Sure, there are plenty who have built up a good sized portfolio or estate and are comfortable – but that is a different thing to being truly independent isn’t it? However, I do know or have met quite a few fabulously wealthy people over the same time and have observed that they typically have not subscribed to the dollar cost averaging idea, or using managed funds, or even the whole MPT thing. They became fabulously wealthy and truly independent by concentrating their risks. By focussing relentlessly on rental property investment for example, or building a business, or becoming superb equities investors….the examples are endless, but the common thread is the same: They did something different to the conventional thinking. As a result, they built extraordinary lives for themselves.
I have observed the same pattern with advice businesses – and been absolutely guilty of it myself.
We find out what the rules of the game are (best practice standards, plus the rules and regulations applying to us), and look at how the industry is comfortable with generating revenue (what is the “norm”), and then try to find the consumers who like safety and hiding in the herd and turn them into clients.
So the standard business formula for an advisory firm looks like:
A couple of observations before I go further though:
- the above model will be a workable business that can satisfy a large number of consumers
- it works for shareholders and stakeholders of the advisory firm
- it is safe – relatively speaking
So it has its merits, and is a viable method of building an advice business which can profitably meet the needs of its constituents.

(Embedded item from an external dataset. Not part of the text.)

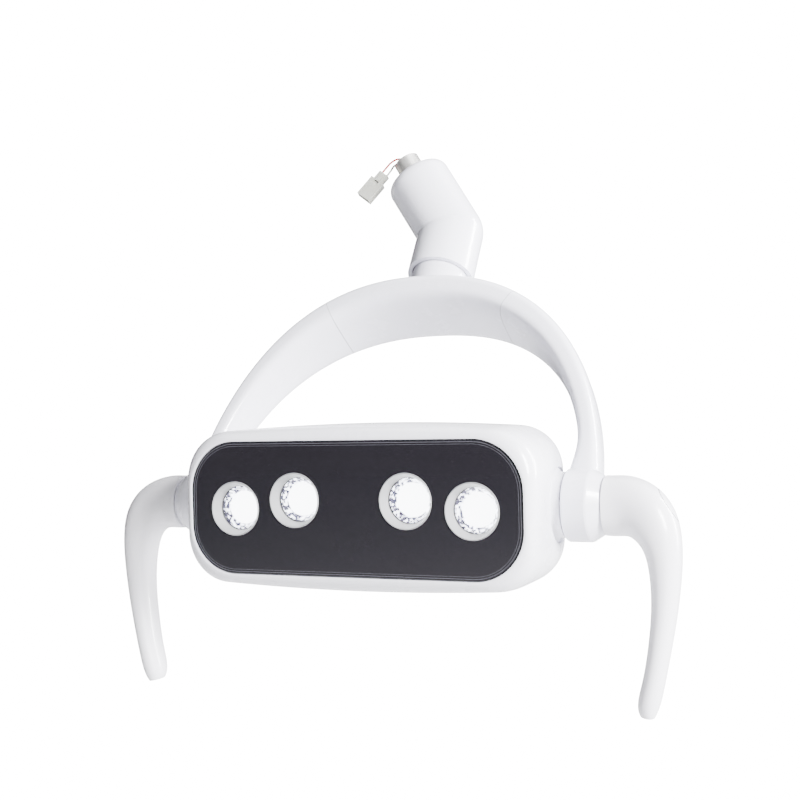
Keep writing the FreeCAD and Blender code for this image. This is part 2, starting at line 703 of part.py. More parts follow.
def joiner(side):
    """Metal tongue inside the arch that joins an arm to the bridge."""
    tongue = Part.makeBox(36.0, JOINER_THICK, 28.0, V(-18.0, -JOINER_THICK / 2, -14.0))
    for place in JOINER_PLACES:
        tongue = tongue.cut(rod(V(place, 10.0, 0), V(0, -1, 0), SCREW_R, 20.0))
    return put(tongue, at_seam(side))


def joiner_screws(side):
    screws = []
    for place in JOINER_PLACES:
        head = turned_part(V(place, 11.0, 0), V(0, 1, 0), ((0, 0), (0, 3.1), (1.5, 3.1), (1.5, 0)))
        head = head.cut(Part.makeBox(3.4, 1.0, 1.0, V(place - 1.7, 12.0, -0.5)))
        screws.append(put(head.fuse(rod(V(place, -2.0, 0), V(0, 1, 0), SCREW_R - 0.05, 13.0)), at_seam(side)))
    return group(screws)


def yoke_cable():
    """Cable laid in the arch's hollow, from under the neck's tube down the right arm."""
    points = []
    for turn in (1.42, 1.16, 0.9, 0.64, 0.4):
        middle, _, _, wide = arch_frame(turn, ARCH_WALL)
        points.append(middle - OFF_ARCH * (wide / 2 - CABLE_D))
    return tube_along(points, CABLE_D)


# ---------------------------------------------------------------- elbow and spigot

def elbow_shell():
    """Two straight tubes that meet in a ball corner, the upper one rounded at its end."""
    lower_start = MITRE - UP_ARCH * ELBOW_FOOT
    lower = rod(lower_start, UP_ARCH, ELBOW_R, ELBOW_FOOT)
    upper = rod(MITRE, SPIGOT_DIR, ELBOW_R, ELBOW_TOP)
    end_edge = [e for e in upper.Edges if abs((e.CenterOfMass - SEAT).Length) < 0.1]
    upper = upper.makeFillet(ELBOW_ROUND, end_edge)
    body = lower.fuse(upper).fuse(Part.makeSphere(ELBOW_R, MITRE)).removeSplitter()
    cutters = [rod(lower_start - UP_ARCH, UP_ARCH, NECK_R + 0.7, 9.0),
               rod(lower_start, UP_ARCH, BUSH_R + 0.02, ELBOW_FOOT - 1.0),
               rod(MITRE + SPIGOT_DIR * 2.0, SPIGOT_DIR, BUSH_R - 1.0 + 0.02, 57.0),
               rod(MITRE, SPIGOT_DIR, SPIGOT_R + 0.4, 80.0),
               Part.makeSphere(14.0, MITRE)]
    for cutter in cutters:
        body = body.cut(cutter)
    return body


def neck_bush():
    start = MITRE - UP_ARCH * (ELBOW_FOOT - 8.2)
    return pipe(start, UP_ARCH, BUSH_R, PIVOT_R + RUN, 24.0)


def neck_washer():
    start = MITRE - UP_ARCH * (ELBOW_FOOT - 8.2 - 24.2)
    return pipe(start, UP_ARCH, BUSH_R - 0.4, PIVOT_R + 0.3, 1.4)


def neck_nut():
    """Ring nut on top of the pivot tube."""
    start = MITRE - UP_ARCH * (ELBOW_FOOT - 8.2 - 25.8)
    nut = pipe(start, UP_ARCH, 15.8, PIVOT_R + 0.02, 4.6)
    for k in range(4):
        slot = block(V(15.8, 0, 2.3), (3.6, 3.4, 8.0))
        slot.rotate(V(0, 0, 0), V(0, 0, 1), 90 * k)
        nut = nut.cut(put(slot, FreeCAD.Placement(start, FreeCAD.Rotation(V(0, 0, 1), UP_ARCH))))
    return nut


def arm_spigot():
    """Brushed tube that plugs into the support arm; a groove inside the elbow takes its ring."""
    end = ELBOW_TOP + SPIGOT_OUT
    profile = ((20.0, SPIGOT_BORE), (20.0, JOURNAL_R), (23.0, JOURNAL_R), (23.0, JOURNAL_R - 1.0),
               (24.8, JOURNAL_R - 1.0), (24.8, JOURNAL_R), (ELBOW_TOP, JOURNAL_R), (ELBOW_TOP, SPIGOT_R),
               (end - 0.8, SPIGOT_R), (end, SPIGOT_R - 0.8), (end, SPIGOT_BORE + 0.6), (end - 0.6, SPIGOT_BORE))
    return turned_part(MITRE, SPIGOT_DIR, profile)


def spigot_ring():
    ring = pipe(V(0, 0, 23.1), V(0, 0, 1), 14.4, JOURNAL_R - 0.9, 1.6)
    ring = ring.cut(block(V(13.0, 0, 23.9), (14.0, 5.0, 6.0)))
    return put(ring, FreeCAD.Placement(MITRE, FreeCAD.Rotation(V(0, 0, 1), SPIGOT_DIR)))


def spigot_washer():
    return pipe(MITRE + SPIGOT_DIR * 24.9, SPIGOT_DIR, 15.4, JOURNAL_R + 0.3, 1.2)


def spigot_bush():
    return pipe(MITRE + SPIGOT_DIR * 26.3, SPIGOT_DIR, BUSH_R - 1.0, JOURNAL_R + RUN, 32.4)


# ---------------------------------------------------------------- leads and connector

def by_spigot(side, up, across=0.0):
    """A point near the spigot: side towards the connector, up along the spigot from the mitre."""
    return MITRE + LEAD_DIR * side + SPIGOT_DIR * up + SPIGOT_DIR.cross(LEAD_DIR) * across


CONNECTOR_AT = 21.6
CONNECTOR_UP = 76.9
CONNECTOR_DROP = 20.0          # degrees that the connector droops towards the elbow
DROP = math.radians(CONNECTOR_DROP)
CONNECTOR_OUT = LEAD_DIR * math.cos(DROP) - SPIGOT_DIR * math.sin(DROP)
CONNECTOR_UPWARD = CONNECTOR_OUT.cross(SPIGOT_DIR.cross(LEAD_DIR))
CONNECTOR_MID = by_spigot(CONNECTOR_AT, CONNECTOR_UP)


LEAD_START = 65.0              # the leads leave the grommet here, up the spigot from the mitre
LEAD_END = 4.9                 # and end this far inside the connector
RED_ROUTE = ((-3.2, LEAD_START, 1.6), (-3.2, 74.0, 1.6), (4.2, 82.6, 1.4), (12.0, 83.0, 0.9))
GREY_ROUTE = ((-2.5, LEAD_START, -1.6), (-2.5, 73.5, -1.6), (3.6, 80.0, -1.5), (11.4, 79.9, -1.2))


def lead_route(upper):
    """Corner points of one lead, from the grommet in the spigot over its rim and into the connector."""
    entry = CONNECTOR_MID + CONNECTOR_UPWARD * (WIRE_APART if upper else -WIRE_APART)
    corners = [by_spigot(*point) for point in (RED_ROUTE if upper else GREY_ROUTE)]
    return corners + [entry - CONNECTOR_OUT * 5.2, entry + CONNECTOR_OUT * LEAD_END]


def tube_along(points, diameter):
    """A round lead: straight runs joined by tangent arcs as large as the runs allow."""
    edges = []
    at = points[0]
    length = 0.0
    radii = []
    for k in range(1, len(points) - 1):
        before, corner, after = points[k - 1], points[k], points[k + 1]
        into, away = (corner - before), (after - corner)
        shorter = min(into.Length, away.Length)
        into.normalize()
        away.normalize()
        turn = math.acos(max(-1, min(1, into.dot(away))))
        back = 0.45 * shorter
        radius = back / math.tan(turn / 2)
        start, end = corner - into * back, corner + away * back
        inward = (away - into).normalize()
        centre = corner + inward * math.hypot(radius, back)
        middle = centre - inward * radius
        edges.append(Part.LineSegment(at, start).toShape())
        edges.append(arc(start, middle, end))
        length += (start - at).Length + radius * turn
        radii.append(round(radius, 1))
        at = end
    edges.append(Part.LineSegment(at, points[-1]).toShape())
    length += (points[-1] - at).Length
    path = Part.Wire(edges)
    ring = Part.Wire([Part.makeCircle(diameter / 2, points[0], points[1] - points[0])])
    tube = path.makePipeShell([ring], True, False, 2)
    area = math.pi * diameter ** 2 / 4
    print("   lead length %.1f mm, radii %s, volume %.2f of %.2f" % (length, radii, tube.Volume, area * length))
    return tube


def wire_grommet():
    return rod(MITRE + SPIGOT_DIR * 60.0, SPIGOT_DIR, SPIGOT_BORE - 0.02, 5.0)


def on_connector(shape):
    """Places a shape given along the connector: X away from the leads, Z along the spigot."""
    frame = FreeCAD.Rotation(CONNECTOR_OUT, CONNECTOR_UPWARD.cross(CONNECTOR_OUT), CONNECTOR_UPWARD, "XYZ")
    return put(shape, FreeCAD.Placement(CONNECTOR_MID, frame))


def connector_plug():
    """Inner half of the connector, with the two wire entries and a latch."""
    body = Part.makeBox(22.0, 5.0, 9.4, V(0.0, -2.5, -4.7))
    body = body.fuse(Part.makeBox(8.0, 1.4, 4.0, V(1.0, 2.5, -2.0)))
    for lift in (-WIRE_APART, WIRE_APART):
        body = body.cut(rod(V(-1.0, 0, lift), ALONG_X, WIRE_D / 2, 6.0))
        body = body.cut(Part.makeBox(15.0, 2.0, 2.0, V(4.0, -1.0, lift - 1.0)))
    return on_connector(body)


def connector_housing():
    """Outer half of the connector, closed at its far end."""
    body = Part.makeBox(19.0, 8.6, 13.6, V(8.4, -4.3, -6.8))
    body = body.makeFillet(0.6, [e for e in body.Edges if abs(e.Length - 19.0) < 0.01])
    socket = Part.makeBox(16.0, 5.4, 9.8, V(8.3, -2.7, -4.9))
    latch_slot = Part.makeBox(4.0, 4.0, 4.6, V(8.3, 2.0, -2.3))
    return on_connector(body.cut(socket).cut(latch_slot))


def connector_pins():
    return group([on_connector(Part.makeBox(13.0, 1.4, 1.4, V(5.0, -0.7, lift - 0.7)))
                  for lift in (-WIRE_APART, WIRE_APART)])


# ---------------------------------------------------------------- the whole light

def build():
    os.makedirs("parts", exist_ok=True)
    shell = casing_shell()
    save("front_casing", front_casing(shell))
    save("rear_casing", rear_casing(shell))
    save("casing_screws", casing_screws())
    save("face_panel", face_panel())
    save("panel_gasket", panel_gasket())
    for number, (x, z) in enumerate(LAMPS, 1):
        save("lamp_ring_%d" % number, lamp_ring(x, z))
        save("lens_%d" % number, lens(x, z))
        save("reflector_%d" % number, reflector(x, z))
    save("lamp_modules", group([lamp_module(x, z) for x, z in LAMPS]))
    save("lamp_carrier", lamp_carrier())
    save("heat_sink", heat_sink())
    save("board_standoffs", board_standoffs())
    save("driver_board", driver_board())
    save("driver_parts", driver_parts())
    save("board_screws", board_screws())

    blank = grip_blank()
    button_well = cap_well(CAP_R + CAP_GAP, CAP_SINK + PRESS + 0.6).fuse(cap_well(8.3, 15.0))
    plain_well = cap_well(CAP_R + CAP_GAP, CAP_SINK + 0.05)
    bridge, arms = yoke_pieces()
    save("yoke_bridge", bridge)
    for side, word in ((-1, "left"), (1, "right")):
        save("boss_" + word, boss(side))
        save("handle_" + word, handle(side, blank, button_well if side > 0 else plain_well))
        save("yoke_arm_" + word, arms[side])
    for name, piece in (("trunnions", trunnion), ("hub_bushes", hub_bush), ("friction_washers", friction_washer),
                        ("disc_springs", disc_spring), ("tilt_nuts", tilt_nut), ("joiners", joiner),
                        ("joiner_screws", joiner_screws)):
        save(name, group([solid for side in (-1, 1) for solid in piece(side).Solids]))
    save("flange_screws", flange_screws())
    save("handle_screws", handle_screws())
    save("handle_cap", mirrored(cap_blank(blank), -1))
    save("power_button", cap_blank(blank))
    save("button_spring", button_spring())
    save("switch_body", switch_body())

    save("pivot_tube", pivot_tube())
    save("yoke_cable", yoke_cable())
    save("neck_bush", neck_bush())
    save("neck_washer", neck_washer())
    save("neck_nut", neck_nut())
    save("elbow_shell", elbow_shell())
    save("spigot_bush", spigot_bush())
    save("spigot_washer", spigot_washer())
    save("spigot_ring", spigot_ring())
    save("arm_spigot", arm_spigot())
    save("wire_grommet", wire_grommet())
    save("lead_red", tube_along(lead_route(True), WIRE_D))
    save("lead_grey", tube_along(lead_route(False), WIRE_D))
    save("connector_plug", connector_plug())
    save("connector_housing", connector_housing())
    save("connector_pins", connector_pins())

    print("nodes", len(saved))
    print("tilt axis through", SEAT * -1)
    print("neck axis", UP_ARCH, "through", MITRE - SEAT)
    print("spigot axis", SPIGOT_DIR, "lead direction", LEAD_DIR, "cap axis", CAP_DIR)
    for upper in (True, False):
        print("lead points", [(p - SEAT) * 0.001 for p in lead_route(upper)])


build()
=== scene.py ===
"""Looks of the dental operating light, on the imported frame.

Materials, fine pieces, leads, lights and camera.
"""
import json
import math
import bmesh
import bpy
from mathutils import Matrix, Vector
from mathutils.bvhtree import BVHTree

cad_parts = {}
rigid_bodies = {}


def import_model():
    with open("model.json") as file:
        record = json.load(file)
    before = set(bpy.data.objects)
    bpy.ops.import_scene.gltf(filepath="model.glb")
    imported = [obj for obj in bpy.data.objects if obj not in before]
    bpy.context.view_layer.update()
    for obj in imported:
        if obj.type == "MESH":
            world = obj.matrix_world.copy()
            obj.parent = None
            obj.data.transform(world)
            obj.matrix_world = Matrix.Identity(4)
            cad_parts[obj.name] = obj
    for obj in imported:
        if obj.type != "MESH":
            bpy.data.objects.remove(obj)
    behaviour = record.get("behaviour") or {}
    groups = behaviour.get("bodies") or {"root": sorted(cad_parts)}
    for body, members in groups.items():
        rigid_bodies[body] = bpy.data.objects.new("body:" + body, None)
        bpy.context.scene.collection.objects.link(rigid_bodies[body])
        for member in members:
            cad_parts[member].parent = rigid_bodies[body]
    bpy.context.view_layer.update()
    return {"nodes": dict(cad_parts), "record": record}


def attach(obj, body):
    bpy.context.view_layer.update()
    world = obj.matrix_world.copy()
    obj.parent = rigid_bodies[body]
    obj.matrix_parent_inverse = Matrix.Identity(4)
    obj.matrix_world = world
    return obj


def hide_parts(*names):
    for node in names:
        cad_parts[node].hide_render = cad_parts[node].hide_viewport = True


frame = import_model()
NODES = frame["nodes"]

# Metres, with the origin on the spigot's axis where it leaves the elbow.
TILT = Vector((0.033285, -0.156763, -0.265858))          # middle of the head's tilt axis
SPIGOT = Vector((-0.530012, 0.059056, 0.845931)).normalized()
LEAD_SIDE = Vector((-0.810937, -0.326960, -0.485261)).normalized()   # the leads fold over to this side

FACE_Y = TILT.y - 0.0566      # front plane of the dark panel
PANEL_HALF = (0.1249, 0.0469)
PANEL_CORNER = 0.0346
PANEL_MID = 0.0007            # height of the panel's middle above the tilt axis
LAMPS = ((-0.0894, 0.0), (-0.0420, 0.0062), (0.0420, 0.0062), (0.0894, 0.0))
RING_DEEP = 0.0076            # from the panel's face back to the lens
CUP_DEEP = RING_DEEP + 0.0028

CAP = Vector((0.920505, 0.0, 0.390731)).normalized()
CAP_OUT = 0.2056              # where the right cap's axis crosses the tilt axis
CAP_R = 0.0120
CAP_GAP = 0.0006
SEAM_MIDDLE = Vector((0.108400, -0.064912, -0.131702))   # joint between the arch's bridge and right arm
SEAM_ALONG = Vector((0.87024, -0.27832, -0.40648)).normalized()
ARCH_SHADOW_CORD = 0.00022           # radius of the dark cord in each seam, a painted shadow of the joint
CAP_SHADOW_CORD = 0.00027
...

But not every adviser wants their career defined that way.
Not every consumer wants bland and safe.
The most interesting, challenging, demanding, lucrative and valuable clients an advice firm could have do not gravitate to this model.
To begin figuring out how to innovate in delivering financial advice as a commercial service we do have to ask the basic question:
“Why does it have to be this way?”
There are often reasons – such as regulations – that prescribe a certain thing must happen in a certain way. For instance; we have a rule which says advice must be delivered in writing, so delivering advice in a written format is “must”.

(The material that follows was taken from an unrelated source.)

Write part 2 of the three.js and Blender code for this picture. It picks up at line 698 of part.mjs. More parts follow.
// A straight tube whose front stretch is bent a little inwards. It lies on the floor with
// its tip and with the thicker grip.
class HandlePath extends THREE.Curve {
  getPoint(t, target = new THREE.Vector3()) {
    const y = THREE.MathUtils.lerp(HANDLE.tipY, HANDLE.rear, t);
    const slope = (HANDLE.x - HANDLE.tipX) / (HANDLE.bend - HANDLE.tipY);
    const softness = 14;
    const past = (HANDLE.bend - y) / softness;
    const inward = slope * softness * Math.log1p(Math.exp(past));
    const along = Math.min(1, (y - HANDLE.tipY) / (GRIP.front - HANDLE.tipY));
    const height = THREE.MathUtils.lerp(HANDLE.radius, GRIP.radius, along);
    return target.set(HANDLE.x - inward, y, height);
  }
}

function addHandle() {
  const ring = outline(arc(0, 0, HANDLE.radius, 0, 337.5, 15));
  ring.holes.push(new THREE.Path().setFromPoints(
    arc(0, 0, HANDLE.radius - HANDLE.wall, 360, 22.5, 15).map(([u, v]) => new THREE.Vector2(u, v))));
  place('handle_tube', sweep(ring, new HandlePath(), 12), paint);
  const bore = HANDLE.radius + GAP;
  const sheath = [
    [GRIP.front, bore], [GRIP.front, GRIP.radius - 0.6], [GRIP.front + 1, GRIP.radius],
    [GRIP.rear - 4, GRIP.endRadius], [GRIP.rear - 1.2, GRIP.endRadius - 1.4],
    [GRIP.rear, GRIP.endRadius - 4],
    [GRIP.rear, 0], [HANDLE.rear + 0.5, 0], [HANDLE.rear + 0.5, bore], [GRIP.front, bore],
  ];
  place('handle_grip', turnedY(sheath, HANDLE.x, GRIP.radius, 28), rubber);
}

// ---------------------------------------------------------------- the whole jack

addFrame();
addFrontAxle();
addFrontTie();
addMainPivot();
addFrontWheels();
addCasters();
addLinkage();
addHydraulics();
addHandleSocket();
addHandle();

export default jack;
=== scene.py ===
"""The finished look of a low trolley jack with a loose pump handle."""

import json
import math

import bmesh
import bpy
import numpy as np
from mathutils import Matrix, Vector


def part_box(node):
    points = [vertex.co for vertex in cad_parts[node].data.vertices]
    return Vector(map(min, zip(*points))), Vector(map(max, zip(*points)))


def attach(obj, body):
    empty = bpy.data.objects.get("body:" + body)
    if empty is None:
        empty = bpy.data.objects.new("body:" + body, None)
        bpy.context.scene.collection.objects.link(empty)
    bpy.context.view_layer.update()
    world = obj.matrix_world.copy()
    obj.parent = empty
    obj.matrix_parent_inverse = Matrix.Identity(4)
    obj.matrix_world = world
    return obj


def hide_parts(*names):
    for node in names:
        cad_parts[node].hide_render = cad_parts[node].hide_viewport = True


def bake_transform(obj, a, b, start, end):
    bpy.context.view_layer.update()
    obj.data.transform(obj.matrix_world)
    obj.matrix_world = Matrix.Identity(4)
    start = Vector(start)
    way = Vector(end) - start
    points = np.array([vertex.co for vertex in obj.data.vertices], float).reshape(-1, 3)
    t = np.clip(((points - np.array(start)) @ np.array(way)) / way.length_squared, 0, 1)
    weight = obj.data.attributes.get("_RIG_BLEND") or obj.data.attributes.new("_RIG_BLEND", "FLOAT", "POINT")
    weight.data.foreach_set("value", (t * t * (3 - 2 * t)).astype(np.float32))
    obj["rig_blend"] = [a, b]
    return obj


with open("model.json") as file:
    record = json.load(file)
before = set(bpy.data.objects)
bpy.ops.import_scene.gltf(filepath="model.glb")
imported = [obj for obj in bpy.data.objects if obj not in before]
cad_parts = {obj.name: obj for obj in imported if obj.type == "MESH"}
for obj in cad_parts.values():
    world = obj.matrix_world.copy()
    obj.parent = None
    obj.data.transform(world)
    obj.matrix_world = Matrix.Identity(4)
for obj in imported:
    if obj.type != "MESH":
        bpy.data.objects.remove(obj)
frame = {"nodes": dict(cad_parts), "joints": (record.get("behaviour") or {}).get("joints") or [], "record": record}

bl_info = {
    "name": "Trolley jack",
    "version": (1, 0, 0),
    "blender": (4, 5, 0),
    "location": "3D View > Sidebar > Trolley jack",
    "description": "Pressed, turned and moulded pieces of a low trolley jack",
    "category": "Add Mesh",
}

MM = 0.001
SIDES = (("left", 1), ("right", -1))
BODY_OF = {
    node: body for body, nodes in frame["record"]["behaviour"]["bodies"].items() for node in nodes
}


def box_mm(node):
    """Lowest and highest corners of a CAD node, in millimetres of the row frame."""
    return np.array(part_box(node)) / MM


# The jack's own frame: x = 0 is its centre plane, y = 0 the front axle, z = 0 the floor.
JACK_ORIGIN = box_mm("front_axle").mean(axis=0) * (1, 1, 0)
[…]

But to innovate we need to move beyond what is a “must” and figure out
“How would it work ideally?”
We might then come up with an answer such as “for our target market clients advice needs to be captured basically as a podcast“. Delivering advice digitally, and orally, yet still in a recorded format which can be provided as evidence of suitability later might be the answer that most aligns the consumers expectation with our competency and todays technology and communications methods.
In order to be “compliant” we might then back that up with a written transcript which is delivered electronically to the client – knowing and expecting that nobody but an auditor or regulator is ever going to look at that written transcript in time to come.

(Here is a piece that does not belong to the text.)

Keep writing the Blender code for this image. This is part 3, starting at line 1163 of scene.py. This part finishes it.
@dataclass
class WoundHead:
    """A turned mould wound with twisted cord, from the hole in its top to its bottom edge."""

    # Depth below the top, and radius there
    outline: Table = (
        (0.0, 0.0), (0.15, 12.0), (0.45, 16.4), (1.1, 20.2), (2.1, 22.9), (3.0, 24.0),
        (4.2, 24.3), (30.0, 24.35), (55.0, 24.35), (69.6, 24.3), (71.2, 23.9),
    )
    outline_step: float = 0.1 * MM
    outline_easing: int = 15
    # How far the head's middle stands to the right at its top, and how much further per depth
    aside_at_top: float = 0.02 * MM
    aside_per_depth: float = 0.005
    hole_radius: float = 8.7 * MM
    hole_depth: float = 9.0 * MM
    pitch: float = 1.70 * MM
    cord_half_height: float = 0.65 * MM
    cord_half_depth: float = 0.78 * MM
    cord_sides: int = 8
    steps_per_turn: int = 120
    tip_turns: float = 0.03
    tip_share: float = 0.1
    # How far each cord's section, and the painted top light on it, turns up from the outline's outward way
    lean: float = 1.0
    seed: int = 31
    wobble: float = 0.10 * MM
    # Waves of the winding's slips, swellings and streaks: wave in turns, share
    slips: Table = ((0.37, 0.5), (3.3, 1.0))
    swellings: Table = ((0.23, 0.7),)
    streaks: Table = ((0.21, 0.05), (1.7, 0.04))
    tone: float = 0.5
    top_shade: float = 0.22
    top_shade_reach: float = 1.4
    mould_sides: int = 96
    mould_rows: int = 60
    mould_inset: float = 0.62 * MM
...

The “secret” to innovating as an advice firm is to understand three things, and then figure out how they overlap or intersect. The three things to understand which unlock innovative thinking are:
- What is desirable?
- What is do-able?
- What is profitable?
The first is about focussing upon the end-user – the client. What is it they want? How do they want things to work? What do they value? What wows them? What are their expectations? Basically…..what do they desire?
The second is more technical, or pragmatic, in focus. What is physically possible? Does the technology exist, or how can it be used? How could we use knowledge or technology if we were not restricted in how we married them up? How could we do faster, better, leaner, more personalised, more fun, more useful, more timely….more anything….what is actually feasible in todays world with what we know and what we have or can access?
The final question is the limiting one: can the fabulous concepts be done profitably? You might have a great and empowering idea that would attract every billionaire on the planet as a client of your firm…such as they get Warren Buffett personally managing their money and talking to them personally each week. But can you afford him? And still make a dollar for your own stakeholders? Or maybe you should just hologram yourself into a meeting virtually…..or hey! maybe we should hologram Warren Buffett in?
…but if that technology cost $3,000,000 to implement and the turnover of your firm is $500,000 per year, then maybe it is not a good innovation after all….or maybe it is a good innovation but the cost of the technology is just too steep right now. It is perhaps an idea for the future….
When re-thinking how your business could work, or how it could deliver the type of value that your ideal target market clients want, don’t let the final question regarding profitability stifle you. Good ideas can be good ideas whose time simply has not come yet – but don’t lose the good idea. The profitability question really serves as a checkpoint on which ideas to run with now.
To achieve breakthroughs in how a practice works, or perhaps redefine how an entire industry works, requires that we challenge all the basic assumptions to begin with. It is that challenging of the status quo, asking “why does it have to be this way”, which leads us into innovative thinking and potentially seeing the business future an entirely different way.